# PROBLEM:
The lines to print start at the one containing "for side, along" and end at the one containing "# and cast openwork"; print them exactly, ends included, and only them.

Dataset items
┄┄┄┄┄┄

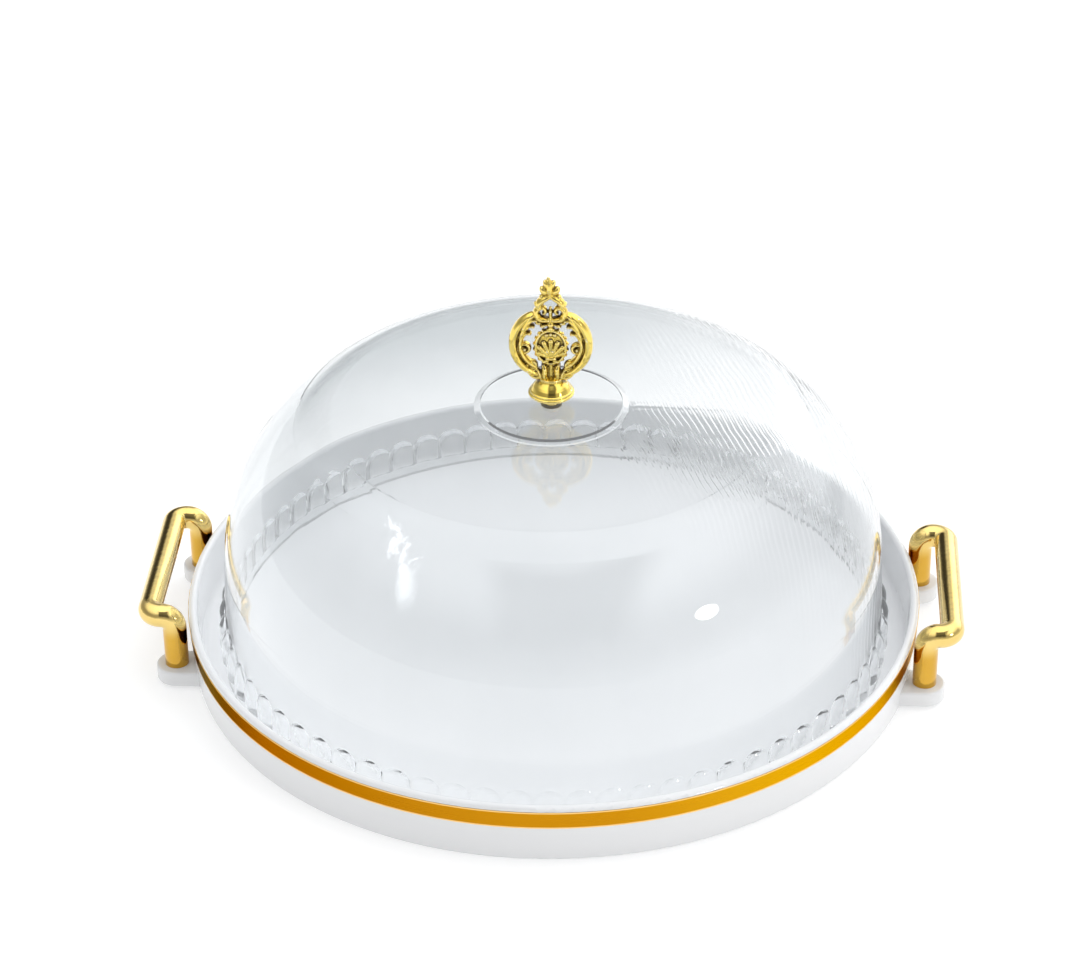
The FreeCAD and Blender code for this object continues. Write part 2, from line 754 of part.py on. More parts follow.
def make_knob_frame():
    """The oval frame, its plate and the scallop fan of round ribs on both faces of the plate."""
    outer = oval("frame_outer_edge", "frame_width / 2")
    inner = oval("frame_inner_edge", "-frame_width / 2")
    block = oval_plate("frame_block", [outer, inner], "frame_depth")
    frame = document.addObject("Part::Fillet", "frame")
    frame.Base = block
    document.recompute()
    frame.Edges = [
        (number, worth("frame_round"), worth("frame_round"))
        for number, edge in enumerate(block.Shape.Edges, start=1)
        if edge.BoundBox.YLength < 0.01
    ]
    plate = oval_plate("frame_plate", [oval("frame_middle", "0")], "frame_plate_depth")
    pieces = [frame, plate, put(sphere("fan_hub", "fan_hub_radius"), z="fan_hub_height")]
    middle = (SIZES["fan_rib_count"] - 1) / 2
    for number in range(SIZES["fan_rib_count"]):
        lean = (number - middle) * SIZES["fan_rib_spread"]
        length = f"(fan_rib_side_length + (fan_rib_length - fan_rib_side_length) * cos({abs(lean)}))"
        rib = bind(document.addObject("Part::Cone", f"fan_rib_{number + 1}"),
                   Radius1="fan_rib_root_radius", Radius2="fan_rib_end_radius", Height=length)
        turn_about(rib, ((0, 1, 0), lean))
        put(rib, z="fan_hub_height")
        tip = sphere(f"fan_tip_{number + 1}", "fan_tip_radius")
        put(tip, f"{length} * sin({lean})", "0", f"fan_hub_height + {length} * cos({lean})")
        pieces += [rib, tip]
    return pieces


def make_knob_top():
    """The bead, the crest ring and the pointed bud with its petals."""
    bead = put(sphere("bead", "bead_radius"), z="bead_height")
    crest = put(upright_ring("crest", "crest_radius", "crest_round"), z="crest_height")
    bud = new_body("bud")
    turned(bud, "bud_core", "Revolution", [[
        ("0", "bud_base_height"),
        ("bud_base_radius", "bud_base_height"),
        ("bud_radius", "bud_belly_height"),
        ("0", "knob_height"),
    ]])
    pieces = [bead, crest, bud]
    for number in range(SIZES["petal_count"]):
        bearing = number * 360 / SIZES["petal_count"]
        petal = bind(document.addObject("Part::Ellipsoid", f"petal_{number + 1}"),
                     Radius1="petal_half_length", Radius2="petal_radius", Radius3="petal_radius")
        turn_about(petal, ((0, 1, 0), SIZES["petal_lean"]), ((0, 0, 1), bearing))
        pieces.append(put(petal, f"petal_distance * cos({bearing})", f"petal_distance * sin({bearing})",
                          "petal_height"))
    return pieces


def make_knob():
    scrolls = [make_knob_foot()]
    for side in (1, -1):
        scrolls.append(make_knob_leaf(side))
        scrolls += make_knob_curls(side)
    casting = fused("knob_casting", [
        fused("knob_scrolls", scrolls),
        fused("knob_frame", make_knob_frame()),
        fused("knob_top", make_knob_top()),
    ])
    bore = cylinder("knob_bore", "knob_bore_radius", "knob_bore_depth")
    return put(cut("finial_knob", casting, bore), z="crown_top")


# All pieces

def make_all():
    """Every piece of the product by its node name."""
    fill_sheet()
    pieces = [make_tray(), make_gold_band()]
    for side, along in (("right", 1), ("left", -1)):
        pieces.append(make_handle(side + "_handle", along))
        for end, across in (("front", -1), ("rear", 1)):
            place = (f"{along} * lug_distance", f"{across} * lug_half_spread", "screw_seat")
            pieces.append(make_screw(f"{side}_{end}_screw", "lug_screw", *place))
    pieces.append(make_dome())
    pieces.append(make_knob())
    pieces.append(make_washer())
    pieces.append(make_screw("knob_screw", "knob_screw", "0", "0", "washer_bottom"))
    document.recompute()
    return pieces


def check(pieces):
    """Stops if any object of the document failed or any piece is not one good solid."""
    for item in document.Objects:
        if "Invalid" in item.State or "Error" in item.State:
            raise ValueError(f"{item.Name} failed: {item.State}")
    for piece in pieces:
        shape = piece.Shape
        if shape.isNull() or not shape.isValid() or len(shape.Solids) != 1:
            raise ValueError(f"{piece.Label} is not one valid solid")


def write(pieces):
    os.makedirs("parts", exist_ok=True)
    for piece in pieces:
        piece.Shape.exportStep(f"parts/{piece.Label}.step")


all_pieces = make_all()
check(all_pieces)
write(all_pieces)
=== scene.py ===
import math

import bmesh
import bpy
from mathutils import Matrix, Vector


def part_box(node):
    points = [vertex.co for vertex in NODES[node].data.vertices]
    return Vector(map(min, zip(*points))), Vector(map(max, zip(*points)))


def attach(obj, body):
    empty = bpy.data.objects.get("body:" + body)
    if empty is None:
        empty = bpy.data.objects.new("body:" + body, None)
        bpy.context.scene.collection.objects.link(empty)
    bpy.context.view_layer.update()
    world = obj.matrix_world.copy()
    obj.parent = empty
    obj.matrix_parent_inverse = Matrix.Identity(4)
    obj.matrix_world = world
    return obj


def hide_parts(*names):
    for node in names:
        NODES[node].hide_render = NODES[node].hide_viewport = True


# Looks of the covered serving tray: white gloss tray, gold band, gold bail handles, clear fluted dome
# and cast openwork knob. Metres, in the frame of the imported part, save for the knob's carving.

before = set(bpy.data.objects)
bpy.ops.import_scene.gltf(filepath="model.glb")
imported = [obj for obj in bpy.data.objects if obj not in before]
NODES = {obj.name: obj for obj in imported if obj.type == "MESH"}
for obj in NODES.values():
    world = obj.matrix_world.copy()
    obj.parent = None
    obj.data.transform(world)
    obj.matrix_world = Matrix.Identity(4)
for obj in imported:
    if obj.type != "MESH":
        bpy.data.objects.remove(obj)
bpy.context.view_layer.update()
MM = 0.001


# Shader maths

class Value:
    """A number that varies over a surface; ordinary arithmetic on it adds the nodes it needs."""

    def __init__(self, surface, socket):
        self.surface = surface
        self.socket = socket

    def maths(self, operation, *numbers):
        node = self.surface.node("Math", {"operation": operation}, dict(enumerate(numbers)))
        return Value(self.surface, node.outputs[0])

    def __add__(self, other):
        return self.maths("ADD", self, other)

    def __radd__(self, other):
        return self.maths("ADD", other, self)

    def __sub__(self, other):
        return self.maths("SUBTRACT", self, other)

    def __rsub__(self, other):
        return self.maths("SUBTRACT", other, self)

    def __mul__(self, other):
        return self.maths("MULTIPLY", self, other)

    def __rmul__(self, other):
        return self.maths("MULTIPLY", other, self)

    def __pow__(self, other):
        return self.maths("POWER", self, other)

    def sine(self):
        return self.maths("SINE", self)

    def larger(self, other):
        return self.maths("MAXIMUM", self, other)

    def angle_with(self, other):
        return self.maths("ARCTAN2", self, other)

    def step(self, low, high):
        """Rises smoothly from 0 at low to 1 at high."""
        node = self.surface.node("MapRange", {"interpolation_type": "SMOOTHSTEP"},
                                 {"Value": self, "From Min": low, "From Max": high})
        return Value(self.surface, node.outputs[0])

    def window(self, low, high, soft):
        """1 between low and high, 0 outside, with edges of a given softness."""
        return self.step(low - soft, low + soft) * (1 - self.step(high - soft, high + soft))


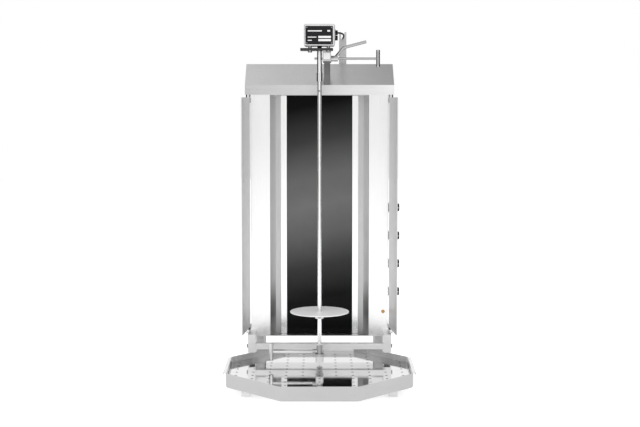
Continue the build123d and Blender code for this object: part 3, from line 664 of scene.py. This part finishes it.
def grip_rings(materials):
    """Shallow steel rings at the ends of the bars of both clamp handles."""
    for name, body, x, y, z, radius in (
        ("upper_grip_ends", "upper_clamp", UPPER_GRIP_X, 0.0, UPPER_ARM_Z, 0.0055),
        ("lower_grip_ends", "lower_clamp", LOWER_GRIP_X, SPIT_Y, LOWER_GRIP_Z, 0.0060),
    ):
        rings = bmesh.new()
        for offset in (-GRIP_REACH, GRIP_REACH):
            disc(rings, radius + 0.0002, 0.0016, (x, y, z + offset), ALONG_Z, 32)
        piece = bevel(object_from_bmesh(name, rings, materials["tube"], smooth=True), 0.0003)
        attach(piece, body)


def roof_grommet(materials):
    """Rubber ring where the lead goes down through the roof."""
    bpy.ops.mesh.primitive_torus_add(
        major_radius=0.0040, minor_radius=0.0012, major_segments=40, minor_segments=14,
        location=(*LEAD_POINTS[-1][:2], GROMMET_Z),
    )
    ring = bpy.context.active_object
    ring.name = "roof_grommet"
    ring.data.materials.append(materials["rubber"])
    for face in ring.data.polygons:
        face.use_smooth = True
    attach(ring, "frame")


def route_curve(name, thickness):
    """NURBS curve through the lead's route."""
    curve = bpy.data.curves.new(name, "CURVE")
    curve.dimensions = "3D"
    curve.resolution_u = 16
    curve.bevel_depth = thickness
    curve.bevel_resolution = 6
    curve.use_fill_caps = True
    spline = curve.splines.new("NURBS")
    spline.points.add(len(LEAD_POINTS) - 1)
    for point, place in zip(spline.points, LEAD_POINTS):
        point.co = (*place, 1.0)
    spline.order_u = 3
    spline.use_endpoint_u = True
    return new_object(name, curve)


def motor_lead(materials):
    """The motor's lead: out of its gland, back over the post's notch and down to the roof."""
    line = route_curve("lead_line", 0.0)
    line_mesh = bpy.data.meshes.new_from_object(line)
    bpy.data.objects.remove(line)
    round_line = route_curve("lead_round", LEAD_DIAMETER / 2)
    tube = bpy.data.meshes.new_from_object(round_line)
    bpy.data.objects.remove(round_line)
    for face in tube.polygons:
        face.use_smooth = True
    tube.materials.clear()
    lead = new_object("motor_lead", tube, materials["rubber"])
    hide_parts("motor_cable")
    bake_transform(lead)


# Floor and light

def make_floor():
    shading = Shading("studio_floor")
    soft = shading.noise(2.0, detail=2.0)
    shading.colour(shading.ramp(soft, [(0.3, grey(0.93)), (0.7, grey(0.95))]))
    shading.set(Roughness=0.9, Specular_IOR_Level=0.0)
    shading.set(Emission_Color=(1, 1, 1, 1), Emission_Strength=FLOOR_GLOW)
    shape = bmesh.new()
    bmesh.ops.create_circle(shape, cap_ends=True, segments=96, radius=FLOOR_RADIUS)
    floor = object_from_bmesh("studio_floor", shape, shading.material)
    floor.location.z = FLOOR_Z


def area_light(name, place, aim, size, power):
    data = bpy.data.lights.new(name, "AREA")
    data.shape = "RECTANGLE"
    data.size, data.size_y = size
    data.energy = power
    light = bpy.data.objects.new(name, data)
    light.location = place
    light.rotation_euler = (Vector(aim) - Vector(place)).to_track_quat("-Z", "Y").to_euler()
    scene.collection.objects.link(light)


def dark_card(name, corners):
    """Black card round the machine that only the steel's reflections see."""
    shape = bmesh.new()
    shape.faces.new([shape.verts.new(corner) for corner in corners])
    shading = Shading(name)
    shading.set(Base_Color=(0.03, 0.03, 0.03, 1.0), Roughness=1.0, Specular_IOR_Level=0.0)
    card = object_from_bmesh(name, shape, shading.material)
    card.visible_camera = False
    card.visible_diffuse = False
    card.visible_shadow = False


def make_cards():
    near, far = SIDE_CARD_Y
    low, high = SIDE_CARD_Z
    for name, x in (("left_card", -CARD_X), ("right_card", CARD_X)):
        dark_card(name, [(x, near, low), (x, far, low), (x, far, high), (x, near, high)])
    near, far = BACK_CARD_Y
    z = BACK_CARD_Z
    dark_card("back_card", [(-CARD_X, near, z), (CARD_X, near, z), (CARD_X, far, z), (-CARD_X, far, z)])


def make_light():
    world = bpy.data.worlds.new("studio")
    scene.world = world
    world.use_nodes = True
    background = world.node_tree.nodes["Background"]
    background.inputs["Color"].default_value = (1.0, 1.0, 1.0, 1.0)
    background.inputs["Strength"].default_value = WORLD_STRENGTH
    area_light("front_softbox", SOFTBOX_PLACE, SOFTBOX_AIM, SOFTBOX_SIZE, SOFTBOX_POWER)
    scene.view_settings.view_transform = "Standard"
    scene.view_settings.look = "None"


def main():
    make_camera()
    materials = make_materials()
    motor_lead(materials)
    dress_nodes(materials)
    label_print(materials)
    knob_dials(materials)
    weld_beads(materials)
    gland_ribs(materials)
    grip_rings(materials)
    roof_grommet(materials)
    make_floor()
    make_cards()
    make_light()


main()
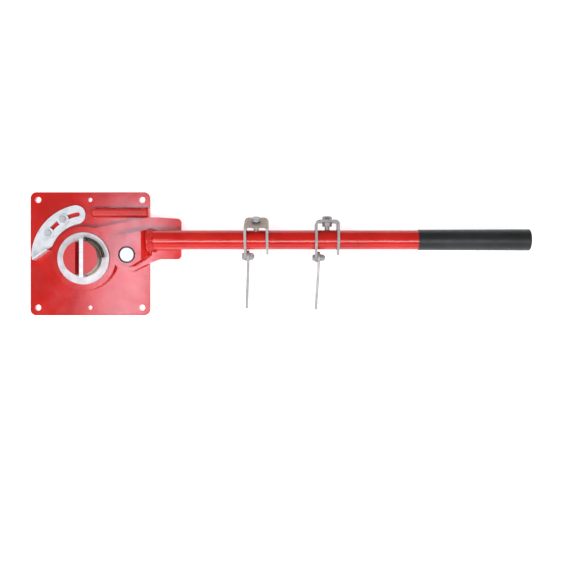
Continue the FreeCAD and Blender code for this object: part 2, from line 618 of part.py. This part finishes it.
def stop_finger(centre, turn, droop, bend):
    """A flat bar on the hinge bolt, bent slightly sideways, which droops once the stop is turned."""
    x, y = hinge_x(centre)[1], TUBE_Y - HINGE_DROP
    half = FINGER_W / 2
    tip_y, bend_y = y - FINGER_L, y - FINGER_STRAIGHT
    blade = Part.Face(Part.makePolygon([
        V(x, bend_y, TUBE_Z - half),
        V(x, tip_y + FINGER_BEVEL, TUBE_Z - half),
        V(x, tip_y, TUBE_Z - half + FINGER_BEVEL),
        V(x, tip_y, TUBE_Z + half),
        V(x, bend_y, TUBE_Z + half),
        V(x, bend_y, TUBE_Z - half),
    ])).extrude(V(FINGER_T, 0, 0))
    blade.rotate(V(x + FINGER_T, bend_y, TUBE_Z), Z_AXIS, -bend)
    root = box(V(x, bend_y, TUBE_Z - half), V(x + FINGER_T, y, TUBE_Z + half))
    root = root.fuse(cylinder(half, FINGER_T, V(x, y, TUBE_Z), X_AXIS))
    bar = root.fuse(blade).removeSplitter()
    bar = bar.cut(cylinder(M8_R + RUNNING_FIT, FINGER_T, V(x, y, TUBE_Z), X_AXIS))
    bar.rotate(V(x, y, TUBE_Z), X_AXIS, droop - turn)
    return bar


def length_stops():
    pieces = {
        "bracket": stop_bracket,
        "screw_nut": stop_nut,
        "lock_screw": stop_lock_screw,
        "hinge_bolt": stop_hinge_bolt,
        "hinge_washer": stop_hinge_washer,
        "hinge_nut": stop_hinge_nut,
    }
    for letter, centre, turn, droop, bend in STOPS:
        for name, make in pieces.items():
            save("stop_" + letter + "_" + name, turn_about_tube(make(centre), turn))
        finger = stop_finger(centre, turn, droop, bend)
        save("stop_" + letter + "_finger", turn_about_tube(finger, turn))


os.makedirs("parts", exist_ok=True)
save("base_plate", base_plate())
save("pivot_post", pivot_post())
save("slot_web", slot_web())
save("bearing_bush", bearing_bush())
save("thrust_washer", thrust_washer())
save("rest_bar", rest_bar())
save("rest_bar_weld", rest_bar_weld())
save("angle_gauge", angle_gauge())
save("gauge_washers", gauge_washers())
save("gauge_bolts", gauge_bolts())
save("lever_head", lever_head())
save("spring_cover", spring_cover())
save("cover_rivet", cover_rivet())
save("return_spring", return_spring())
save("pin_strap", pin_strap())
save("strap_weld", strap_weld())
save("bending_pin", bending_pin())
save("bending_roller", bending_roller())
save("handle_tube", handle_tube())
save("tube_end_weld", tube_end_weld())
save("tube_side_welds", tube_side_welds())
save("handle_grip", handle_grip())
length_stops()
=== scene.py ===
import json
import math
import random

import bpy
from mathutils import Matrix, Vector


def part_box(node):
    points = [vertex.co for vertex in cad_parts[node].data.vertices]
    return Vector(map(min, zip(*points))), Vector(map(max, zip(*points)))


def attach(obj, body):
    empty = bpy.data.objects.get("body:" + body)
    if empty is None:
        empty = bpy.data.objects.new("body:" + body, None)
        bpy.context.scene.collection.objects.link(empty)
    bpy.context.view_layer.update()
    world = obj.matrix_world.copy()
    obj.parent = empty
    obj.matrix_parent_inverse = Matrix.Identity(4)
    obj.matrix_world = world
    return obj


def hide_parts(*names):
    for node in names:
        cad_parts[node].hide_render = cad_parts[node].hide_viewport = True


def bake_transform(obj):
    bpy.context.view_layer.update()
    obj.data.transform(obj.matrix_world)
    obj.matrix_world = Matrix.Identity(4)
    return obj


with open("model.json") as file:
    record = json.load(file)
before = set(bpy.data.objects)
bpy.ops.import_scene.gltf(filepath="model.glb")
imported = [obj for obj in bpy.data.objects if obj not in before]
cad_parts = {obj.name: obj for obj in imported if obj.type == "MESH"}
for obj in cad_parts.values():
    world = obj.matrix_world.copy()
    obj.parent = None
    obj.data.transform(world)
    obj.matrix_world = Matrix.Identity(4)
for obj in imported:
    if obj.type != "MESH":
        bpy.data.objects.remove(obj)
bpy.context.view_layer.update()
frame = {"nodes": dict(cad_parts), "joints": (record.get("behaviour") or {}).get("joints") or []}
nodes = frame["nodes"]

# ---- places read from the frame, in metres ----
PLATE_HIGH = Vector(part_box("base_plate")[1])
POST_LOW, POST_HIGH = (Vector(v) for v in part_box("pivot_post"))
HEAD_HIGH = Vector(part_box("lever_head")[1])
STRAP_LOW, STRAP_HIGH = (Vector(v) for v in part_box("pin_strap"))
REST_LOW, REST_HIGH = (Vector(v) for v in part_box("rest_bar"))
TUBE_LOW, TUBE_HIGH = (Vector(v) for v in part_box("handle_tube"))
TUBE_R = (TUBE_HIGH.z - TUBE_LOW.z) / 2
TUBE_Y, TUBE_Z = (TUBE_LOW.y + TUBE_HIGH.y) / 2, (TUBE_LOW.z + TUBE_HIGH.z) / 2
POST_R = (POST_HIGH.x - POST_LOW.x) / 2

# ---- return spring, as it is wound in the CAD ----
SPRING_WIRE_R = 0.0015
SPRING_TURNS, SPRING_TOP_ANGLE = 3.6, 85.0
SPRING_RISE, SPRING_HOOK = 0.0042, 0.0036
SPRING_FOOT_GAP, SPRING_BEND = 0.0003, 0.0016
SPRING_STEPS_PER_TURN = 60

# ---- weld beads: a lumpy round section swept along a path ----
BEAD_SIDES = 14
BEAD_CORE, BEAD_LUMP, BEAD_TIP = 0.87, 0.13, 0.35
BEAD_SIZE_JITTER, BEAD_FACE_JITTER = 0.02, 0.012
REST_BEAD_R, REST_BEAD_RIPPLE = 0.0034, 0.0065
REST_BEAD_RISE, REST_BEAD_INSET = 0.0014, 0.0002
REST_BEAD_FRONT_GAP, REST_BEAD_BACK_GAP = 0.006, 0.004
END_BEAD_R, END_BEAD_RIPPLE = 0.0040, 0.0062
END_BEAD_FOOT_RISE, END_BEAD_FOOT_GAP = 0.0010, 0.012
END_BEAD_OUTER_GAPS = (0.022, 0.002)
# rings round the tube's end: distance behind the strap, height over the tube, first and last angle, seed
END_RINGS = (
    (0.0014, -0.0004, -52, 232, 3),
    (0.0050, 0.0002, -50, 230, 5),
    (0.0086, 0.0, -46, 226, 8),
)
SIDE_BEAD_R, SIDE_BEAD_RIPPLE = 0.0036, 0.0040
SIDE_BEAD_RISE, SIDE_BEAD_REACH = 0.0022, 0.0128
SIDE_BEAD_FRONT_GAP, SIDE_BEAD_BACK_GAP = 0.012, 0.009
STRAP_BEAD_R, STRAP_BEAD_RIPPLE = 0.0036, 0.0042
STRAP_BEAD_BACK, STRAP_BEAD_RISE, STRAP_BEAD_INSET = 0.001, 0.0016, 0.002
WANDER, FINE_WANDER = 0.0003, 0.00012
FIRST_BEAD_SEED = 11

# ---- screw threads ----
THREAD_STEPS_PER_TURN = 20
LOCK_THREAD_R, LOCK_THREAD_PITCH = 0.00515, 0.0015
LOCK_THREAD_FROM, LOCK_THREAD_TO = TUBE_R + 0.0006, TUBE_R + 0.021
HINGE_THREAD_R, HINGE_THREAD_PITCH = 0.00412, 0.00125
HINGE_THREAD_PROUD = 0.0018

# ---- bevels on the edges of plates ----
EDGE_WIDTHS = {
    "base_plate": 0.0006, "lever_head": 0.0008, "pin_strap": 0.0008, "rest_bar": 0.0006,
    "angle_gauge": 0.0005, "slot_web": 0.0005, "spring_cover": 0.0003,
    "stop_a_bracket": 0.0007, "stop_b_bracket": 0.0007,
    "stop_a_finger": 0.0006, "stop_b_finger": 0.0006,
}
EDGE_SEGMENTS, EDGE_ANGLE = 2, 50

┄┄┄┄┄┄

# EXPECTED OUTPUT:
    for side, along in (("right", 1), ("left", -1)):
        pieces.append(make_handle(side + "_handle", along))
        for end, across in (("front", -1), ("rear", 1)):
            place = (f"{along} * lug_distance", f"{across} * lug_half_spread", "screw_seat")
            pieces.append(make_screw(f"{side}_{end}_screw", "lug_screw", *place))
    pieces.append(make_dome())
    pieces.append(make_knob())
    pieces.append(make_washer())
    pieces.append(make_screw("knob_screw", "knob_screw", "0", "0", "washer_bottom"))
    document.recompute()
    return pieces


def check(pieces):
    """Stops if any object of the document failed or any piece is not one good solid."""
    for item in document.Objects:
        if "Invalid" in item.State or "Error" in item.State:
            raise ValueError(f"{item.Name} failed: {item.State}")
    for piece in pieces:
        shape = piece.Shape
        if shape.isNull() or not shape.isValid() or len(shape.Solids) != 1:
            raise ValueError(f"{piece.Label} is not one valid solid")


def write(pieces):
    os.makedirs("parts", exist_ok=True)
    for piece in pieces:
        piece.Shape.exportStep(f"parts/{piece.Label}.step")


all_pieces = make_all()
check(all_pieces)
write(all_pieces)
=== scene.py ===
import math

import bmesh
import bpy
from mathutils import Matrix, Vector


def part_box(node):
    points = [vertex.co for vertex in NODES[node].data.vertices]
    return Vector(map(min, zip(*points))), Vector(map(max, zip(*points)))


def attach(obj, body):
    empty = bpy.data.objects.get("body:" + body)
    if empty is None:
        empty = bpy.data.objects.new("body:" + body, None)
        bpy.context.scene.collection.objects.link(empty)
    bpy.context.view_layer.update()
    world = obj.matrix_world.copy()
    obj.parent = empty
    obj.matrix_parent_inverse = Matrix.Identity(4)
    obj.matrix_world = world
    return obj


def hide_parts(*names):
    for node in names:
        NODES[node].hide_render = NODES[node].hide_viewport = True


# Looks of the covered serving tray: white gloss tray, gold band, gold bail handles, clear fluted dome
# and cast openwork knob. Metres, in the frame of the imported part, save for the knob's carving.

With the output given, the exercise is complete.